After some quick work in the first round of the Stanley Cup playoffs, the Ottawa Senators and Anaheim Ducks can look forward to some rest.
The Vancouver Canucks blew their chance at a respite.
The Senators blanked Pittsburgh 3-0 to take their Eastern Conference series in five games. The Ducks also won in five, ousting Minnesota with a 4-1 win Thursday night.
Dallas beat Vancouver 1-0 in overtime to move within 3-2 in their series, which heads back to Texas for Game 6. And Calgary squared its series with Detroit at two games each with a 3-2 home win.
The Senators and Ducks joined the New York Rangers in the second round, one day after the Rangers swept Atlanta.

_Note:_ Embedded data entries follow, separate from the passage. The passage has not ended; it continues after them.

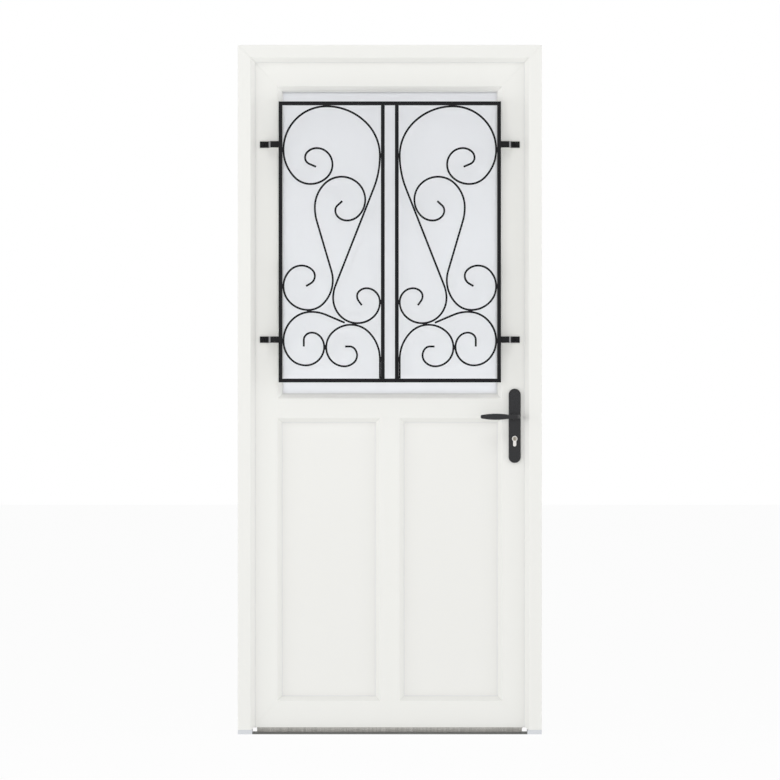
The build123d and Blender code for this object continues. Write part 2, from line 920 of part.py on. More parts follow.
# Lugs from the grille to the stiles
with BuildPart() as grille_lugs:
    mid_y = (grille_front + grille_back) / 2
    for side in (-1, 1):
        for z in (grille_z - lug_z, grille_z + lug_z):
            bend_x = grille_x + lug_bend
            with BuildSketch(Plane.XY.offset(z - lug_h / 2)):
                with BuildLine():
                    Polyline(
                        (side * grille_x, mid_y - lug_t / 2),
                        (side * bend_x, mid_y - lug_t / 2),
                        (side * (bend_x + lug_slope), leaf_out - lug_t),
                        (side * (bend_x + lug_tab), leaf_out - lug_t),
                        (side * (bend_x + lug_tab), leaf_out),
                        (side * (bend_x + lug_slope - lug_t), leaf_out),
                        (side * (bend_x - lug_t), mid_y + lug_t / 2),
                        (side * grille_x, mid_y + lug_t / 2),
                        close=True,
                    )
                make_face()
            extrude(amount=lug_h)
save(grille_lugs, "grille_lugs")


# Handle plates
def handle_plate(y0, y1):
    with BuildPart() as plate:
        with BuildSketch(Plane.XZ.offset(-y0)):
            with Locations((handle_x, handle_z)):
                SlotOverall(handle_h, handle_w, rotation=90)
            with Locations((handle_x, lever_z)):
                Circle(journal_d / 2 + fit, mode=Mode.SUBTRACT)
            with Locations((handle_x, cylinder_z)):
                Circle(cylinder_d / 2 + cylinder_clear, mode=Mode.SUBTRACT)
            with Locations((handle_x, cylinder_z + cylinder_d / 2 - cylinder_h / 2)):
                SlotOverall(
                    cylinder_h + 2 * cylinder_clear,
                    cylinder_web + 2 * cylinder_clear,
                    rotation=90,
                    mode=Mode.SUBTRACT,
                )
        extrude(amount=y0 - y1)
        front = plate.faces().sort_by(Axis.Y)[-1 if y1 > y0 else 0]
        chamfer(front.outer_wire().edges(), handle_edge)
    return plate


save(handle_plate(leaf_out, plate_out), "outer_plate")
save(handle_plate(leaf_in, plate_in), "inner_plate")


def lever(plate_y, way):
    """Lever on its journal. way is -1 outside and 1 in the room."""
    grip_y = plate_y + way * lever_reach
    grip_in = grip_y - way * lever_t / 2
    foot_y = plate_y - way * handle_t
    tip_x = handle_x - lever_tip
    heel_x = handle_x + lever_heel
    neck = lever_neck_h / 2
    with BuildPart() as made:
        with BuildSketch(Plane.XZ.offset(-grip_y - lever_t / 2)):
            with BuildLine():
                top = ThreePointArc(
                    (handle_x - neck_d, lever_z + neck),
                    (handle_x - lever_belly, lever_z + lever_belly_h / 2),
                    (tip_x, lever_z + lever_tip_h / 2),
                )
                low = ThreePointArc(
                    (handle_x - neck_d, lever_z - neck),
                    (handle_x - lever_belly, lever_z - lever_belly_h / 2),
                    (tip_x, lever_z - lever_tip_h / 2),
                )
                Line(top @ 1, low @ 1)
                Polyline(top @ 0, (heel_x, lever_z + neck), (heel_x, lever_z - neck), low @ 0)
            outline = make_face()
            ends = outline.vertices().sort_by(Axis.X)
            fillet(ends[:2], lever_tip_r)
            fillet(ends[-2:], lever_edge)
        extrude(amount=lever_t)
        chamfer(made.faces().sort_by(Axis.Y)[0 if way < 0 else -1].edges(), lever_edge)
        front_y = grip_in + way * lever_t
        with BuildSketch(Plane.XY.offset(lever_z - neck)):
            with Locations((heel_x - elbow_r / 2, front_y - way * elbow_r / 2)):
                Rectangle(elbow_r, elbow_r)
            with Locations((heel_x - elbow_r, front_y - way * elbow_r)):
                Circle(elbow_r, mode=Mode.SUBTRACT)
        extrude(amount=2 * neck, mode=Mode.SUBTRACT)
        with BuildSketch(Plane.XZ.offset(-plate_y)):
            with Locations((handle_x, lever_z)):
                Circle(neck_d / 2)
        extrude(amount=plate_y - grip_in)
        with BuildSketch(Plane.XZ.offset(-foot_y)):
            with Locations((handle_x, lever_z)):
                Circle(journal_d / 2)
        extrude(amount=-way * handle_t)
        with BuildSketch(Plane.XZ.offset(-foot_y)):
            with Locations((handle_x, lever_z)):
                Rectangle(spindle_side + 2 * fit, spindle_side + 2 * fit)
        extrude(amount=-way * (handle_t + lever_reach / 2), mode=Mode.SUBTRACT)
    return made


save(lever(plate_out, -1), "outer_lever")
save(lever(plate_in, 1), "inner_lever")

with BuildPart() as spindle:
    with BuildSketch(Plane.XZ.offset(-plate_in - lever_reach / 2 + 1)):
        with Locations((handle_x, lever_z)):
            Rectangle(spindle_side, spindle_side)
    extrude(amount=plate_in - plate_out + lever_reach - 2)
save(spindle, "spindle")

# Profile cylinder and its plug
cylinder_out = plate_out - cylinder_proud
with BuildPart() as cylinder_body:
    with BuildSketch(Plane.XZ.offset(-cylinder_out)):
        with Locations((handle_x, cylinder_z)):
            Circle(cylinder_d / 2)
        with Locations((handle_x, cylinder_z + cylinder_d / 2 - cylinder_h / 2)):
            SlotOverall(cylinder_h, cylinder_web, rotation=90)
    extrude(amount=-(plate_in + cylinder_proud - cylinder_out))
    with BuildSketch(Plane.XZ.offset(-cylinder_out)):
        with Locations((handle_x, cylinder_z)):
            Circle(plug_d / 2 + fit)
    extrude(amount=-plug_l, mode=Mode.SUBTRACT)
save(cylinder_body, "cylinder_body")

with BuildPart() as key_plug:
    with BuildSketch(Plane.XZ.offset(-cylinder_out)):
        with Locations((handle_x, cylinder_z)):
            Circle(plug_d / 2)
    extrude(amount=-(plug_l - seal_clear))
    with BuildSketch(Plane.XZ.offset(-cylinder_out)):
        with Locations((handle_x, cylinder_z)):
            Rectangle(key_slot_w, key_slot_h)
    extrude(amount=-key_slot_l, mode=Mode.SUBTRACT)
save(key_plug, "key_plug")
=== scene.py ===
# %% [markdown]
# # A white front door with a wrought-iron grille
# The door arrives as a finished CAD model: frame, leaf, glass, panels, grille, handles and lock, each
# as its own object in metres. Nothing here moves or resizes those objects. This lesson gives them
# their finishes, adds the small things that a CAD model leaves out, and lights and frames the door
# as a shop would photograph it.

# %% Load the door
import math

import bpy
import numpy as np
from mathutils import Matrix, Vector
from mathutils.bvhtree import BVHTree


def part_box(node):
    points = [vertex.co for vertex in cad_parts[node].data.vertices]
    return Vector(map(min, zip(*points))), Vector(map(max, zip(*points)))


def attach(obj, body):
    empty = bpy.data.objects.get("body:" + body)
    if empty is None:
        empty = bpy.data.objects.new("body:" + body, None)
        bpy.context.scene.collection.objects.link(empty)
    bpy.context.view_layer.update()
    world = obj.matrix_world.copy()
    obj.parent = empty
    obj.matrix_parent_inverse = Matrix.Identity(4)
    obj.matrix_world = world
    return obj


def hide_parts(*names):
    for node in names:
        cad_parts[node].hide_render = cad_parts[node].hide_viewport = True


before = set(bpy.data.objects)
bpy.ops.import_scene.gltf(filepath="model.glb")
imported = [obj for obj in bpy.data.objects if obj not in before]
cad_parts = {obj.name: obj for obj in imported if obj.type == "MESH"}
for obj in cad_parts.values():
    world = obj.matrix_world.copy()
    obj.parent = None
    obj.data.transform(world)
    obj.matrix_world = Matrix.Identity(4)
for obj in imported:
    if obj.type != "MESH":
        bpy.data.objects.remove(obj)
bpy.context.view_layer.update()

# %% [markdown]
# ## Camera
# The photograph looks straight at the outside face, and the lines of the door stay parallel in it,
# so the camera stands far off, level with the picture's middle, with a long lens. The picture is
# 780 pixels across, and one pixel covers 3.177 mm on the face of the frame. The lens follows from
# those two and the distance.

# %% Camera
PIXELS = 780
PIXEL = 0.003177                 # metres on the frame's face
AXIS_X, AXIS_Z = 389.8, 734.3    # pixel column of the door's middle, and row of its foot
STAND_OFF = 20.0                 # metres from the camera to that face

face_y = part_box("frame_left_jamb")[0][1]
centre = PIXELS / 2
eye = Vector(((centre - AXIS_X) * PIXEL, face_y - STAND_OFF, (AXIS_Z - centre) * PIXEL))
camera = bpy.data.cameras.new("camera")
camera.sensor_width = 36
camera.lens = camera.sensor_width * STAND_OFF / (PIXELS * PIXEL)
camera_object = bpy.data.objects.new("camera", camera)
camera_object.location = eye
camera_object.rotation_euler = (math.radians(90), 0, 0)
bpy.context.scene.collection.objects.link(camera_object)
bpy.context.scene.camera = camera_object
print("lens", round(camera.lens, 1), "mm, camera height", round(eye.z, 3), "m")

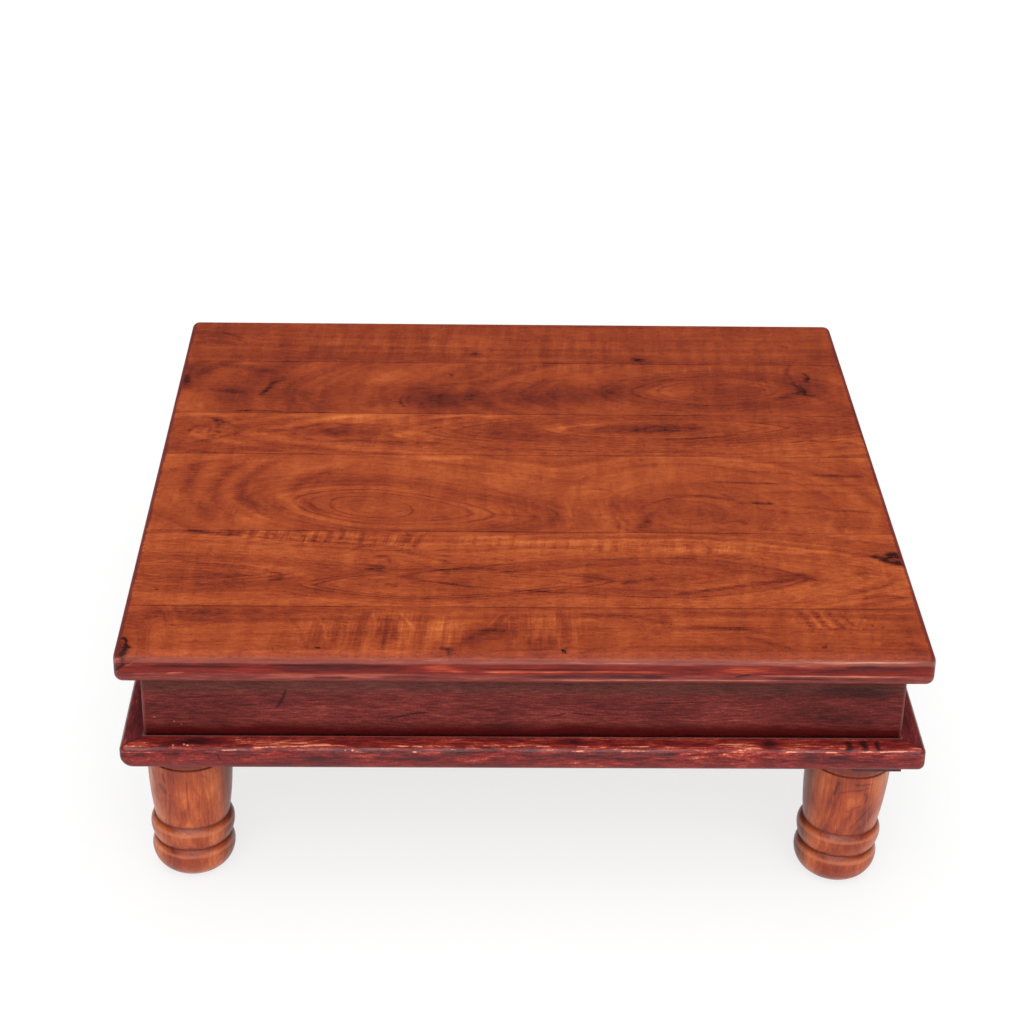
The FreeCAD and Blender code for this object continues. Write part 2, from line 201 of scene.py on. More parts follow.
def addCamera(look):
    data = bpy.data.cameras.new("photoCamera")
    data.lens = look["lens"]
    data.sensor_width = look["frameWidth"]
    data.clip_start = look["nearest"]
    camera = bpy.data.objects.new("photoCamera", data)
    turn, tilt, roll = [Matrix.Rotation(math.radians(look[name]), 4, axis)
                        for name, axis in (("turn", "Z"), ("tilt", "X"), ("roll", "Z"))]
    camera.matrix_world = Matrix.Translation(look["place"]) @ turn @ tilt @ roll
    bpy.context.scene.collection.objects.link(camera)
    bpy.context.scene.camera = camera


def addSun(name, strength, angles):
    data = bpy.data.lights.new(name, "SUN")
    data.energy = strength
    data.angle = math.radians(studio["softness"])
    lamp = bpy.data.objects.new(name, data)
    lamp.rotation_euler = [math.radians(angle) for angle in angles]
    bpy.context.scene.collection.objects.link(lamp)
    return lamp


def addSky(look):
    world = bpy.data.worlds.new("studioSky")
    world.use_nodes = True
    tree = world.node_tree
    angle = math.radians(look["skyAngle"])
    direction = Wire(tree.nodes.new("ShaderNodeTexCoord").outputs["Generated"])
    toward = vectorMaths("DOT_PRODUCT", direction, (0, -math.cos(angle), math.sin(angle)), output=1)
    sky = tree.nodes["Background"]
    sky.inputs["Color"].default_value = (1, 1, 1, 1)
    brightness = smoothRange(toward, look["skyFrom"], look["skyTo"], look["skyLow"], look["skyHigh"])
    feed(sky.inputs["Strength"], brightness)
    bpy.context.scene.world = world


def addFloor(look):
    bpy.ops.mesh.primitive_plane_add(size=look["floorSize"])
    floor = bpy.context.object
    floor.name = "studioFloor"
    paint = bpy.data.materials.new("floorPaint")
    paint.use_nodes = True
    tree = paint.node_tree
    shader = tree.nodes["Principled BSDF"]
    shader.inputs["Base Color"].default_value = look["floorColour"]
    shader.inputs["Roughness"].default_value = 1
    shader.inputs["Specular IOR Level"].default_value = 0
    glow = tree.nodes.new("ShaderNodeEmission")
    glow.inputs["Color"].default_value = look["floorGlow"]
    rays = tree.nodes.new("ShaderNodeLightPath").outputs
    seen = Wire(rays["Is Camera Ray"])
    for name in ("Is Glossy Ray", "Is Transmission Ray"):
        seen = maths("MAXIMUM", seen, Wire(rays[name]))
    seenFloor = addNode("ShaderNodeMixShader", {0: seen * look["glowShare"], 1: Wire(shader.outputs[0]),
                        2: Wire(glow.outputs[0])})[0]
    feed(tree.nodes["Material Output"].inputs["Surface"], seenFloor)
    floor.data.materials.append(paint)


addCamera(cameraLook)
addSky(studio)
for name in ("key", "fill", "roof"):
    lamp = addSun(name + "Light", studio[name + "Strength"], studio[name + "Angles"])
    lamp.visible_glossy = name != "roof"
addFloor(studio)
bpy.context.scene.view_settings.view_transform = "Standard"
print("camera, light and floor")


# Effects that several woods share

def makeWander():
    group, (vector, along, across, slide, seed) = newGroup(
        "wander", {"vector": None, "along": 12.0, "across": 45.0, "slide": 0.002, "seed": 0.0},
        {"vector": "Vector"})
    x, y, z = axes(vector)
    seeded = vectorMaths("ADD", joined(x * along, y * across, z * across), joined(seed, seed, seed))
    push = vectorMaths("SUBTRACT", noise(seeded, detail=3.0, output=1), (0.5, 0.5, 0.5))
    pushed = vectorMaths("MULTIPLY", push, joined(slide * 6.0, slide * 2.0, slide * 2.0))
    return giveOut(group, vectorMaths("ADD", vector, pushed))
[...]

``I thought we stuck to the game plan for pretty much every game, really executed well and came out of it with not a lot of injuries,'' Ottawa goalie Ray Emery said. ``We're pretty healthy.''
Emery made 20 saves for his first playoff shutout, and Antoine Vermette and Chris Kelly each had a goal and an assist. The Senators, who have advanced past the second round just once over the past nine seasons and have never reached the Stanley Cup finals, shut down Pittsburgh's young stars.
In holding Sidney Crosby without a point for a second straight game, Ottawa brought a decisive end to the 19-year-old superstar's teenage years in the NHL. The league's youngest scoring leader ever with 120 points this season, Crosby totaled 222 points in his first two seasons with Pittsburgh.
``It was obviously a tough finish, but I think we exceeded a lot of expectations in the regular season and we'll have to learn from this,'' said Crosby, who had three goals and two assists through the first three games of the series.
Anaheim got an early goal from Chris Pronger, then Ryan Getzlaf scored the go-ahead goal on a power play late in the second period. Corey Perry added his first career playoff goal with 9:31 remaining, and Travis Moen capped the scoring with 57 seconds left.
Jean-Sebastien Giguere made 26 saves for Anaheim.
Giguere, sharp despite being out for the final three games of the regular season and the first three games of this series - he played the closing minutes of Game 4 - had been given time off to be with his wife and their son, who was born April 4 with an eye problem.
``It's been an emotional couple of weeks,'' Giguere said. ``A lot of things have happened. Just getting back in there and winning a hockey game was awesome. But I really can't take credit for this series.
``The guys did a great job and Bryz (Ilya Bryzgalov) played unbelievable in the first four games.''
The teams had a brief pushing match during warmups, with no officials on the ice. Each team's enforcer, the Wild's Derek Boogaard and the Ducks' George Parros, exchanged words, then players from both sides crowded to center ice. There was some yelling and pushing, but no punches thrown. The players eventually backed off.
Shortly thereafter, Selanne was struck by the puck and dropped to the ice. Anaheim coach Randy Carlyle said he didn't know where the puck came from.
``We don't know if it was off of one of our players or off the post or the glass,'' he said.
Stars 1, Canucks 0, OT
Brenden Morrow scored 6:22 into overtime and Marty Turco made 21 saves as visiting Dallas avoided being knocked out in five games for a third straight playoffs.
2-for-28 in the series, finally clicked.
Morrow cruised through the slot and deflected Sergei Zubov's point shot off Luongo, then up and over the goaltender and just into the net, ending the Stars' streak of six straight playoff overtime losses. Turco's second shutout of the series ended his own overtime losing streak that included two in this series alone, starting with a four-overtime marathon in Game 1.
Flames 3, Red Wings 2
Daymond Langkow scored twice, including the winner in the second period. Craig Conroy also scored for host Calgary and captain Jarome Iginla assisted on both of Langkow's goals.
Todd Bertuzzi and Johan Franzen replied for the Wings, who won the first two games at home before dropping the next two in Calgary. The Flames have to find a way to win in Detroit to pull off an upset of the top-seeded team in the Western Conference.
For the second straight game, Calgary's special teams and goaltending were better than Detroit's. The Flames scored two power-play goals on six chances while holding Detroit scoreless on six opportunities.
Calgary netminder Miikka Kiprusoff had to make tougher saves than Detroit's Dominik Hasek and stopped 33 of 35 shots. Hasek turned away 18 of 21 shots.